Specialized interpretation, if it truly adds value, or even remote protocolling to assure acquisition quality/relevance, can
theoretically be addressed by teleradiology. Worst case reinterpretation of the
shared scans by someone the referring physician knows/respects can be performed (and theoretically reimbursed if medically necessary, although this is challenging). Clearly greater collaboration between the site performing the scan and the person interpreting the scan, if they were financially and geographically separated, could provide an optimal solution.
patients are deluded (or being misinformed) if they think that they
will necessarily get better scans or even better interpretations by
paying more or going somewhere fancy. It may or may not the case, and they should expect some supporting evidence (as well as some up front transparency in charges so they can make a cost/benefit assessment).
Speaking of radiologists, the ACR had its usual knee-jerk "save reimbursement at all costs" reaction to the Anthem move, and started a campaign against it. Since when did ACR become apologists for the hospital industry?
If one looks at the big picture, there is an interesting perverse incentive at work here. Prior to the Anthem move, it seems to have been in a hospital's financial interest to make it as difficult as possible for patients and physicians to share images beyond the enterprise. Anthem's action will reverse that, in that it eliminates the financial incentive to perform the imaging in the hospital, and to maintain the same quality of care, the hospital will now benefit in terms of efficiency by improving interoperability with the outside facilities where the patients will now have to go.

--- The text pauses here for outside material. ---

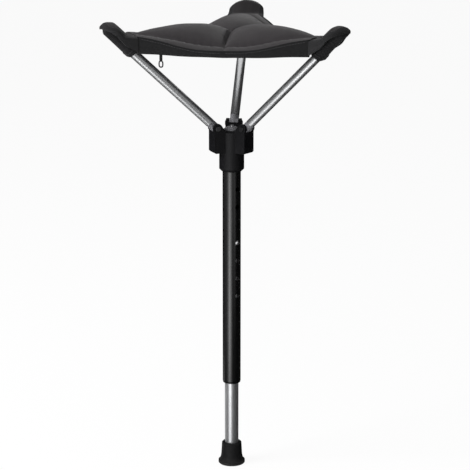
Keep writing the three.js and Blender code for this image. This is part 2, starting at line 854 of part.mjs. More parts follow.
// The corner patch joins a pad's two halves and rides up over the pocket on the arm's tip. Skirts
// hang from both its sides. They carry on the wide ends of the binding and thin out at the tip.
function cornerPatch() {
  const start = pad_end_reach + seam_gap * Math.cos(sector / 2) + seat_gap;
  const start_half = pad_end_reach * Math.tan(pad_end_angle) + binding_width + seat_gap;
  const pocket_half = tip_cap_radius + pocket_tip_gap + pocket_cloth;
  const lift = pocket_half + seat_gap + patch_thickness / 2;
  const [ridge_out, ridge_up] = alongArm(arm_open_angle, 0, lift);
  const [, crest] = alongArm(arm_open_angle, arm_length, lift);
  const slope = 1 / Math.tan(arm_open_angle);
  const middle = (across, aside) => {
    const seat = seatHeight(Math.hypot(across, aside), Math.atan2(Math.abs(aside), across));
    const climb = ridge_up + (across - ridge_out) * slope + patch_blend;
    const ridge = softMin(climb, crest + patch_blend, patch_blend);
    const beyond_tip = Math.max(0, across - tip_radius);
    const bow = aside ** 2 / (2 * patch_ridge_radius) + beyond_tip ** 2 / (2 * patch_nose_radius);
    return softMax(ridge - bow, seat, patch_blend);
  };
  const rings = [];
  for (let row = 0; row <= patch_rows; row += 1) {
    const share = Math.sin((row / patch_rows) * (Math.PI / 2));
    const across = start + (patch_reach - start) * share;
    const into_nose = Math.max(0, (share - patch_nose_share) / (1 - patch_nose_share));
    const nose = patch_nose_end_share + (1 - patch_nose_end_share) * Math.sqrt(1 - into_nose ** 2);
    const half_width = (start_half + (patch_tip_half_width - start_half) * share) * nose;
    const inner_half = half_width - patch_wall;
    const skirt = patch_skirt_depth * (1 - share) ** patch_skirt_power;
    const hem = middle(across, half_width) - patch_thickness / 2 - skirt;
    const hemPoint = (aside) => new THREE.Vector3(across, aside, hem);
    const top = [];
    const bottom = [];
    for (let column = 0; column <= patch_columns; column += 1) {
      const spread = (2 * column) / patch_columns - 1;
      const aside = half_width * spread;
      const under = inner_half * spread;
      top.push(new THREE.Vector3(across, aside, middle(across, aside) + patch_thickness / 2));
      bottom.push(new THREE.Vector3(across, under, middle(across, under) - patch_thickness / 2));
    }
    const outside = [hemPoint(-half_width), ...top, hemPoint(half_width)];
    const inside = [hemPoint(-inner_half), ...bottom, hemPoint(inner_half)];
    rings.push([...outside, ...inside.reverse()]);
  }
  return loft(rings);
}

function mirrored(geometry) {
  return tidy(geometry.clone().scale(1, -1, 1));
}

for (const [side, azimuth] of Object.entries(arm_azimuths)) {
  const pad = halfPad();
  const binding = halfBinding();
  add(`seat_pad_${side}_clockwise`, mirrored(pad).rotateZ(azimuth), 'cloth');
  add(`seat_pad_${side}_anticlockwise`, pad.rotateZ(azimuth), 'cloth');
  add(`edge_binding_${side}_clockwise`, mirrored(binding).rotateZ(azimuth), 'tape');
  add(`edge_binding_${side}_anticlockwise`, binding.rotateZ(azimuth), 'tape');
  add(`corner_patch_${side}`, cornerPatch().rotateZ(azimuth), 'tape');
}

// Zip, under the front half of the left pad, with its slider and pull
function underPad(angle, inset, drop) {
  const radius = edgeRadius(angle) - inset / Math.cos(sector - angle);
  return inSector(radius, angle, padBottom(radius, angle) - drop);
}

function zipTape() {
  const rings = [];
  const inner = zip_inset + zip_tape_width / 2;
  const outer = zip_inset - zip_tape_width / 2;
  for (let step = 0; step <= zip_steps; step += 1) {
    const angle = zip_start_angle + ((zip_end_angle - zip_start_angle) * step) / zip_steps;
    const bottom_drop = zip_gap + zip_tape_thickness;
    rings.push([
      underPad(angle, inner, zip_gap),
      underPad(angle, outer, zip_gap),
      underPad(angle, outer, bottom_drop),
      underPad(angle, inner, bottom_drop),
    ]);
  }
  return loft(rings);
}

const slider_drop = 2 * zip_gap + zip_tape_thickness;
const slider_place = underPad(slider_angle, zip_inset, slider_drop);
const zip_way = underPad(zip_end_angle, zip_inset, slider_drop).sub(slider_place);
const zip_heading = Math.atan2(zip_way.y, zip_way.x);
const zip_slope = Math.atan2(zip_way.z, Math.hypot(zip_way.x, zip_way.y));

// The slider is a wedge-nosed block with a wire bail below it. Its length runs along X here.
function zipSlider() {
  const half_width = slider_width / 2;
  const nose = half_width * slider_nose_share;
  const shape = new THREE.Shape();
  shape.moveTo(-slider_length / 2, -nose);
  shape.lineTo(0, -half_width);
  shape.lineTo(slider_length / 2, -half_width);
  shape.lineTo(slider_length / 2, half_width);
  shape.lineTo(0, half_width);
  shape.lineTo(-slider_length / 2, nose);
  const body = new THREE.ExtrudeGeometry(shape, { depth: slider_height, bevelEnabled: false });
  body.translate(0, 0, -slider_height).rotateY(-zip_slope);
  const arch = [];
  for (let step = 0; step <= bail_steps; step += 1) {
    const turn = (step / bail_steps) * Math.PI;
    const drop = slider_height - bail_wire + (bail_reach + bail_wire) * Math.sin(turn);
    arch.push(new THREE.Vector3((bail_span / 2) * Math.cos(turn), 0, -drop));
  }
  const bail = new THREE.ExtrudeGeometry(wireSection(bail_wire), {
    steps: bail_steps,
    extrudePath: new THREE.CatmullRomCurve3(arch),
    bevelEnabled: false,
  });
  return carve([body, bail], []);
}

function wireSection(radius) {
  const shape = new THREE.Shape();
  shape.absarc(0, 0, radius, 0, 2 * Math.PI);
  return new THREE.Shape(shape.getPoints(wire_facets).slice(0, -1));
}

// A closed wire ring, upright and centred, that crosses the zip
function wireRing(width, length) {
  const half_width = width / 2 - pull_wire;
  const half_length = length / 2 - pull_wire - half_width;
  const rings = [];
  for (const end of [1, -1]) {
    for (let step = 0; step <= pull_bend_steps; step += 1) {
      const turn = (step / pull_bend_steps - end / 2) * Math.PI;
      const outward = new THREE.Vector3(0, Math.sin(turn), Math.cos(turn));
      const centre = outward.clone().multiplyScalar(half_width);
      centre.z += end * half_length;
      const ring = [];
      for (let facet = 0; facet < wire_facets; facet += 1) {
        const angle = (facet / wire_facets) * 2 * Math.PI;
        const point = centre.clone().addScaledVector(outward, pull_wire * Math.cos(angle));
        ring.push(point.add(new THREE.Vector3(pull_wire * Math.sin(angle), 0, 0)));
      }
      rings.push(ring);
    }
  }
  return closedLoft(rings);
}

// The pull's eye hangs through the bail, and the loop below its flat tab faces the front
function zipPull() {
  const eye = wireRing(pull_eye_width, pull_eye_length).translate(0, 0, -pull_eye_length / 2);
  const tab_length = pull_length - pull_eye_length - pull_loop_length + 2 * pull_wire;
  const tab = new THREE.BoxGeometry(pull_tab_width, 2 * pull_wire, tab_length);
  tab.translate(0, 0, pull_wire - pull_eye_length - tab_length / 2);
  const loop = wireRing(pull_loop_width, pull_loop_length).rotateZ(Math.PI / 2);
  return carve([eye, tab, loop.translate(0, 0, pull_loop_length / 2 - pull_length)], []);
}

function closedLoft(rings) {
  const count = rings[0].length;
  const index = [];
  for (let ring = 0; ring < rings.length; ring += 1) {
    const near = ring * count;
    const far = ((ring + 1) % rings.length) * count;
    for (let side = 0; side < count; side += 1) {
      const next = (side + 1) % count;
      index.push(near + side, near + next, far + next, near + side, far + next, far + side);
    }
  }
  const geometry = new THREE.BufferGeometry();
  const positions = rings.flat().flatMap((point) => [point.x, point.y, point.z]);
  geometry.setAttribute('position', new THREE.Float32BufferAttribute(positions, 3));
  geometry.setIndex(index);
  return tidy(geometry);
}

const pull_top = -slider_height - bail_reach + bail_wire + pull_gap + 2 * pull_wire;

function placedOnZip(geometry) {
  return geometry.rotateZ(zip_heading).translate(...slider_place.toArray()).rotateZ(arm_azimuths.left);
}

add('zip_tape', zipTape().rotateZ(arm_azimuths.left), 'tape');
add('zip_slider', placedOnZip(zipSlider()), 'nylon');
add('zip_pull', placedOnZip(zipPull().translate(0, 0, pull_top)), 'steel');

export default stool;
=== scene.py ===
# %% [markdown]
# A one-legged folding stool: a telescopic tube leg, a black hub with three hinged arms, and a
# padded three-cornered seat whose corners are pockets over the arms' tips. The metal and moulded
# pieces are already solid models, so this lesson gives them finishes. The cloth is made here,
# because cloth needs crowned panels, seams and stitches that a plain solid doesn't have.

# %% Load the solid model
import math

import bpy
import numpy as np
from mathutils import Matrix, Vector


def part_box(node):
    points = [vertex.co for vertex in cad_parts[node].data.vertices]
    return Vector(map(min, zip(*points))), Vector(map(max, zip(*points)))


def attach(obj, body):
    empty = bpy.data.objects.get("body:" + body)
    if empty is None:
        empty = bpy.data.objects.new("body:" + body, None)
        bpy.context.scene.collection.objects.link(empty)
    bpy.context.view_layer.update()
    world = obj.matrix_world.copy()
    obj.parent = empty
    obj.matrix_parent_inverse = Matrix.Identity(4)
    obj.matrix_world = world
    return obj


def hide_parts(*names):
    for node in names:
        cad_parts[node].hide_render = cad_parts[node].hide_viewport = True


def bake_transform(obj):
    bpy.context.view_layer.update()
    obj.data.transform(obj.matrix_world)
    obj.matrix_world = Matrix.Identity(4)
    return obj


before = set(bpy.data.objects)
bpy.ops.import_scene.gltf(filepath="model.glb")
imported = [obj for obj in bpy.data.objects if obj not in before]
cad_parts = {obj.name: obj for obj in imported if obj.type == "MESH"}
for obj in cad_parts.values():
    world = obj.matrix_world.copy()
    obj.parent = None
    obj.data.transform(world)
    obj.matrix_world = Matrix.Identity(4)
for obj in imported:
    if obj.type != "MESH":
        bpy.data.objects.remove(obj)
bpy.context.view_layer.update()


def into_scene(name, data):
    made = bpy.data.objects.new(name, data)
    bpy.context.scene.collection.objects.link(made)
    return made



# %% [markdown]
# Cloth follows the frame, so the frame's own sizes come first. They are in millimetres, as a
# sewing pattern would be, and every mesh is divided by 1000 when it is made.

# %% Sizes of the frame and the seat, in millimetres
MM = 0.001
SIDES = {"back": math.radians(90), "left": math.radians(210), "right": math.radians(330)}
TURNS = {"anticlockwise": 1, "clockwise": -1}
PIVOT_OUT, PIVOT_UP = 24.0, 481.0
ARM_LENGTH, ARM_LEAN = 204.0, math.radians(47)
TIP_OUT = PIVOT_OUT + ARM_LENGTH * math.sin(ARM_LEAN)
TIP_UP = PIVOT_UP + ARM_LENGTH * math.cos(ARM_LEAN)
SECTOR = math.radians(60)
CENTRE_UP = TIP_UP - 11.1
EDGE_OUT, CORNER_OUT = 90.0, TIP_OUT + 2.8
CORNER_RISE, EDGE_DROP = 8.0, 15.5
CORNER_POWER, EDGE_POWER, DROOP_POWER = 5.0, 1.6, 4.0
OUTLINE_POWER = math.log(CORNER_OUT / EDGE_OUT) / math.log(2)
PAD_END = TIP_OUT - 32.2
print("arm tip at radius", round(TIP_OUT, 1), "height", round(TIP_UP, 1))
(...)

So everyone will win, except the ludicrously overpaid executives of both for-profit and non-profit hospitals who are ripping us all off.
Insurance companies believe, and patients need to accept, that scans are largely a commodity, at least in terms of acquisition, if occasionally not interpretation. The technology, standards and products exist to level the playing field of quality and cost (charges, anyway). It is only the perverse incentives that preclude deployment of a more distributed image and report sharing infrastructure, as well as greater control of the referring physicians over the manner in which scans are performed. So if payers can improve the situation, then good luck to them, even if their own motivation is strictly profit (or cost reduction) driven.
We may never have a "single payer" in the US, but we could theoretically have a "single imaging sharing network", but I dare say there isn't a snowball's chance in hell of that either. But it is possible on a local or regional level, so maybe the payers should be thinking about organizing/funding/implementing that, since some imaging facilities and hospitals seem to have trouble finding their own way out of a paper bag.
E.g., Anthem could build an imaging protocolling and sharing network, so that in addition to causing such a ruckus, they could provide some tools to circumvent some of the issues allegedly associated with it.
Then ACR could go back to focusing on improving quality and consistency and appropriateness, without trying to defend the indefensible.